With several options likely to hit the market, the Ravens should be able to bring in a disruptive interior lineman in free agency. Javon Hargrave could make the most sense, as he is stout against the run and the pass, and has been working in the Steelers two gap, blitz friendly system for a few years. Steelers/Ravens crossovers don’t happen often, but when they do it adds a little extra spice to the rivalry.

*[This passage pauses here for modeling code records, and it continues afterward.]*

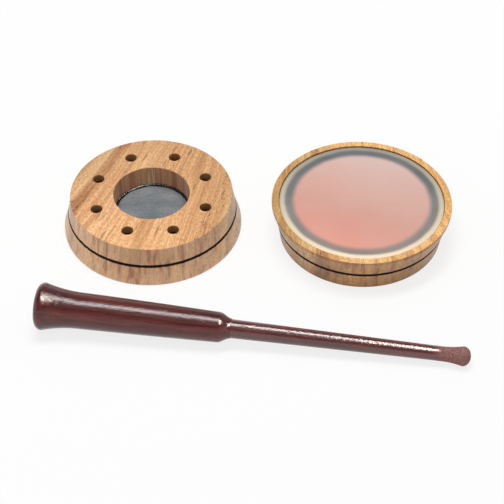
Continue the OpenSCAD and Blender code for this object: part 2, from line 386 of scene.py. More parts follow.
# %% [markdown]
# ## Pores
#
# The pores between the fibres give the short dark dashes by which an open-grained wood is known.
# Real pores are 0.2 mm wide, less than half a pixel here, so they are drawn at 0.5 mm.
#
# A Voronoi texture squeezed across the grain gives long cells. A dark core in some of them is
# a pore, and the random colour of the cell decides how wide that core is. Longer cells give
# flecks, where several pores lie in a row.

# %% Pores and flecks
CROWDING = [            # how many pores each band has
    (0.035, "#484848"), (0.065, "#E0E0E0"), (0.15, "#E8E8E8"), (0.19, "#848484"), (0.35, "#646464"),
    (0.65, "#747474"), (0.80, "#A8A8A8"), (0.825, "#FFFFFF"), (0.875, "#FFFFFF"), (0.90, "#303030"),
]


def long_cells(tree, point, lengths):
    """Cells of about these lengths in millimetres, each with its core and its random colour."""
    fit = [1 / length for length in lengths]
    small = add(tree, "ShaderNodeVectorMath", {0: point, 1: fit}, operation="MULTIPLY")
    return add(tree, "ShaderNodeTexVoronoi", {"Vector": small, "Scale": 1.0})


def pore_depth(tree, bent, spread):
    """How deep the pores are: 0 between them, and more the more of them the band has."""
    crowd = add(tree, "ShaderNodeValToRGB", {0: spread}, stops=CROWDING)
    patch = blotches(tree, bent, (16, 3, 16), 1.0)
    patch = add(tree, "ShaderNodeMapRange", {0: patch, 1: 0.35, 2: 0.6, 3: 0.4, 4: 1.0})
    crowd = add(tree, "ShaderNodeMath", {0: crowd, 1: patch}, operation="MULTIPLY")
    cell = long_cells(tree, bent, (2.9, 0.9, 1.5))
    chance = add(tree, "ShaderNodeSeparateColor", {0: cell.outputs["Color"]})
    width = add(tree, "ShaderNodeMath", {0: chance, 1: crowd}, operation="MULTIPLY")
    width = add(tree, "ShaderNodeMapRange", {0: width, 1: 0.0, 2: 1.0, 3: 0.10, 4: 0.68})
    gap = add(tree, "ShaderNodeMath", {0: cell.outputs["Distance"], 1: width}, operation="SUBTRACT")
    pore = add(tree, "ShaderNodeMapRange", {0: gap, 1: -0.22, 2: 0.0, 3: 1.0, 4: 0.0})
    darkest = add(tree, "ShaderNodeMapRange", {0: crowd, 1: 0.1, 2: 1.0, 3: 0.4, 4: 0.95})
    depth = add(tree, "ShaderNodeMath", {0: pore, 1: darkest}, operation="MULTIPLY")

    # Here and there several pores lie in a row and make one long fleck
    cell = long_cells(tree, bent, (13.0, 1.9, 8.0))
    chance = add(tree, "ShaderNodeSeparateColor", {0: cell.outputs["Color"]})
    width = add(tree, "ShaderNodeMapRange", {0: chance, 1: 0.60, 2: 1.0, 3: 0.0, 4: 0.42})
    gap = add(tree, "ShaderNodeMath", {0: cell.outputs["Distance"], 1: width}, operation="SUBTRACT")
    fleck = add(tree, "ShaderNodeMapRange", {0: gap, 1: -0.16, 2: 0.0, 3: 0.55, 4: 0.0})
    return add(tree, "ShaderNodeMath", {0: depth, 1: fleck}, operation="MAXIMUM")


print("pores crowd differently in", len(CROWDING), "places across the blank")

# %% [markdown]
# ## The side of a pot
#
# A saw cut along the fibres is bright, and one through their ends drinks the finish and goes
# duller, so the side of the pot changes tone as it goes round. The shader finds the cut by
# comparing the surface's direction with the grain's. Where the fibres end, rays stand between
# them and stripe the side in pinkish and olive tones. The dull share can also grow in one
# direction, and that is painted shade on the part of the side that gets less light.

# %% Tone of the side
RAYS = [                  # pinkish and pale olive stripes of the end grain
    (0.34, "#CCAC9C"), (0.43, "#F0D6CA"), (0.49, "#FFF8E2"), (0.54, "#F4DCCE"), (0.60, "#FFFCE6"),
    (0.67, "#ECD6CA"),
]


def facing_grain(tree, grain_turn):
    """How far the surface faces along the grain, and how upright it is."""
    normal = add(tree, "ShaderNodeTexCoord").outputs["Normal"]
    turn = (0, 0, math.radians(grain_turn))
    turned = add(tree, "ShaderNodeMapping", {"Vector": normal, "Rotation": turn}, vector_type="TEXTURE")
    parts = add(tree, "ShaderNodeSeparateXYZ", {0: turned})
    along = add(tree, "ShaderNodeMath", {0: parts.outputs[0]}, operation="ABSOLUTE")
    level = add(tree, "ShaderNodeMath", {0: parts.outputs[2]}, operation="ABSOLUTE")
    upright = add(tree, "ShaderNodeMapRange", {0: level, 1: 0.35, 2: 0.75, 3: 1.0, 4: 0.0})
    return along, upright


def sawn_side(tree, wood, point, bent, cut, dull, painted_shade_towards):
    """The wood with its fibre ends dulled and striped, and darker one way as painted shade."""
    along, upright = cut
    end = add(tree, "ShaderNodeMapRange", {0: along, 1: 0.1, 2: 0.9, 3: 0.45, 4: 1.0})
    end = add(tree, "ShaderNodeMath", {0: end, 1: upright}, operation="MULTIPLY")
    # Painted shade: the dull share grows in the direction given
    painted_light_slope = add(tree, "ShaderNodeVectorMath", {0: point, 1: painted_shade_towards}, operation="DOT_PRODUCT")
    share = add(tree, "ShaderNodeMath", {0: painted_light_slope, 1: 0.5}, operation="ADD")
    dulled = add(tree, "ShaderNodeMath", {0: end, 1: share}, operation="MULTIPLY")
    wood = add(tree, "ShaderNodeMix", {0: dulled, 6: wood, 7: linear(dull)}, data_type="RGBA")
    rays = blotches(tree, bent, (4.4, 2.6, 70), 2.5, 0.6)
    rays = add(tree, "ShaderNodeValToRGB", {0: rays}, stops=RAYS)
    return add(tree, "ShaderNodeMix", {0: end, 6: wood, 7: rays}, **MULTIPLIED)


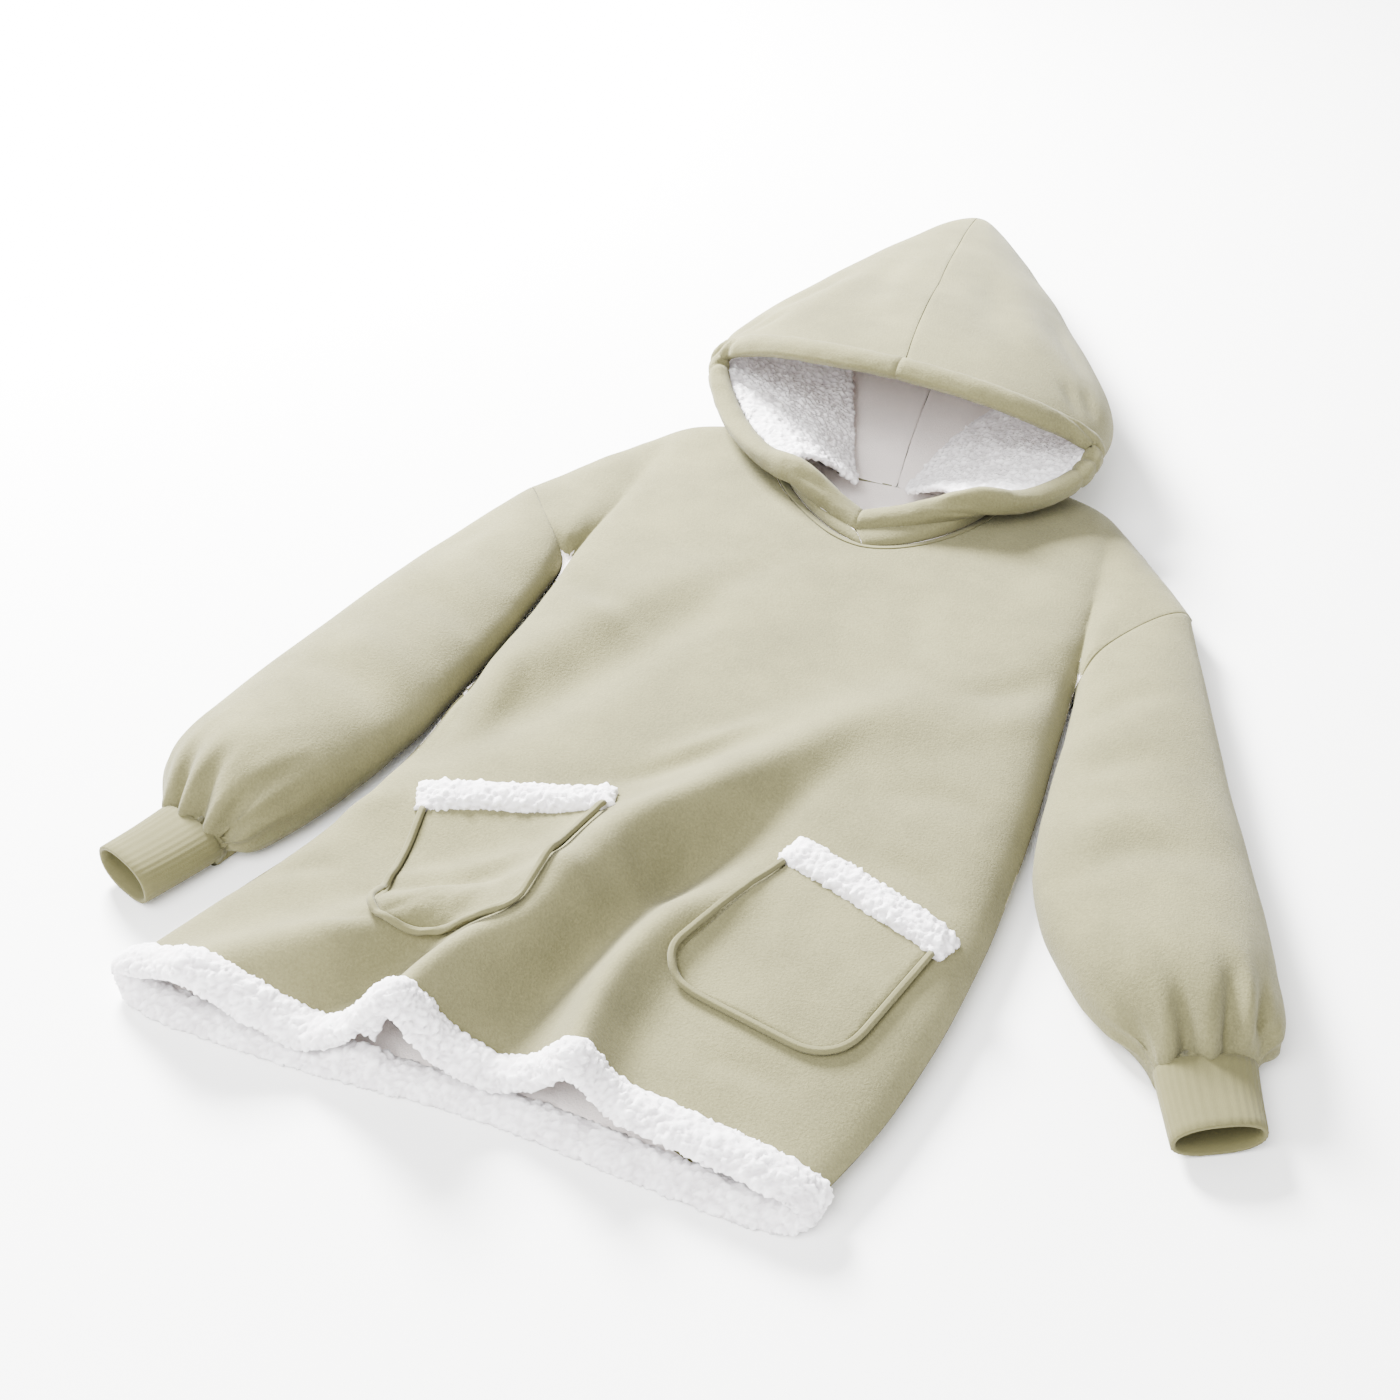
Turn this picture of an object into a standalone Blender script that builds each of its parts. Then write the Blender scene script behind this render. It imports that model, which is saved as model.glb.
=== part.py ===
"""Wearable blanket hoodie lying on its back, still softly filled with air.

Units are metres, +Z is up.  The garment lies along Y: the hem is at -Y and the
hood at +Y.  Left and right are the wearer's, so the right sleeve is at -X.
The whole outside is first drawn as one net of points.  Each cut panel is a set
of cells of that net, given the thickness of the cloth and parted at its seams.
"""
import itertools
import math

import bmesh
import bpy
import numpy as np
from mathutils import Vector
from mathutils.bvhtree import BVHTree

# Thicknesses and gaps
CLOTH = 0.004            # brushed fleece with its sherpa backing
TIGHT_SHARE = 0.3        # of the cloth, at the underarms and the ends of the neckline
TIGHT_REACH = 0.060
SAME_POINT = 0.00002     # points this close are one
CUFF_CLOTH = 0.0035
POCKET_CLOTH = 0.003
SEAM_GAP = 0.0006        # between the edges of two sewn panels
LAID_GAP = 0.0004        # under what lies on a panel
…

If the Ravens wanted to use their first round selection on a player like Neville Gallimore, who could realistically be available, it would make sense to double dip. With Earl Thomas, Marlon Humphrey, Marcus Peters and Tavon Young set to return in 2020, pairing that group with a more formidable pass rush seems to be the best way to improve their roster moving forward. While there will be navigation required with Matthwe Judon, there are a few edge options available in both free agency and the NFL draft that could make sense if the Ravens decide Judon’s contract is too rich. Whoever lines up at edge in 2020 would greatly benefit from more penetrating style interior pass rushers, something that the Ravens have lacked for the better part of a decade.
While “Wink” Martindale loves to blitz, I’m sure he would enjoy some more disruptive interior pass rushers. The Ravens drafted Daylon mack in 2019, who showed promise as an interior penetrator during his time at Texas A&M. If Mack is able to take a leap, that would be a welcome sight, but doubling down at the position is an absolute must if the Ravens want to take their defense to the next level.
The Ravens haven’t had an interior defensive lineman record over 30 pressures since 2012. That year, both Haloti Ngata (38 pressures) was a force inside. The Ravens ended up winning the Super Bowl with Ngata, Arthur Jones, Paul Kruger, Terrell Suggs, Pernell McPhee and Courtney Upshaw all making contributions.
If the Ravens want history to repeat itself, Eric DeCosta has some work to do.